Only four in ten pupils said they met their employers before work experience, and a quarter said their teachers never visited them at work. There was also little evidence in the IES study that work experience was used in the mainstream curriculum.

The institute calls for more rigorous fortnightly placements for all pupils as a part of the curriculum. Nor should work experience be tacked on to holidays, it says.

Where it is included in the curriculum, there is overwhelming evidence of its value in raising standards. But this is invariably where the placements are part of a wider support programme, linked to careers counselling, with teacher placements to industry and company employees supporting the work of the school or college.

One of the most successful initiatives has come from the National Council for Vocational Qualifications, which adopted many of these measures.
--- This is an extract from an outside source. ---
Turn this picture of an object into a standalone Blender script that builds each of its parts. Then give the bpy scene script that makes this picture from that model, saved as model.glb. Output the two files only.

John Hillier, the council’s chief executive, said the success of the qualifications owed much to links such as those fostered by education-business partnerships.

“GNVQ students need opportunities to put theory into practice and, as the widespread take-up of the new qualifications exceeded expectations, EBPs became much-needed ‘brokers’ arranging new opportunities for students to work with local businesses,” he said.

A survey by the NCVQ in 1994 showed that one-third of employers needed induction into the new qualifications. The employer commitment to GNVQs encouraged wider adoption of teacher placements. Marks and Spencer in Tyneside sharpened its pupil work placement schemes and offered a wider range of preparation for work programmes such as induction training days and interview simulations.

The GNVQ support work had led to significant developments, said Mr Hillier. Written assignments for students were more realistic, work placements were more relevant to a student’s study, and mentoring provided extra support.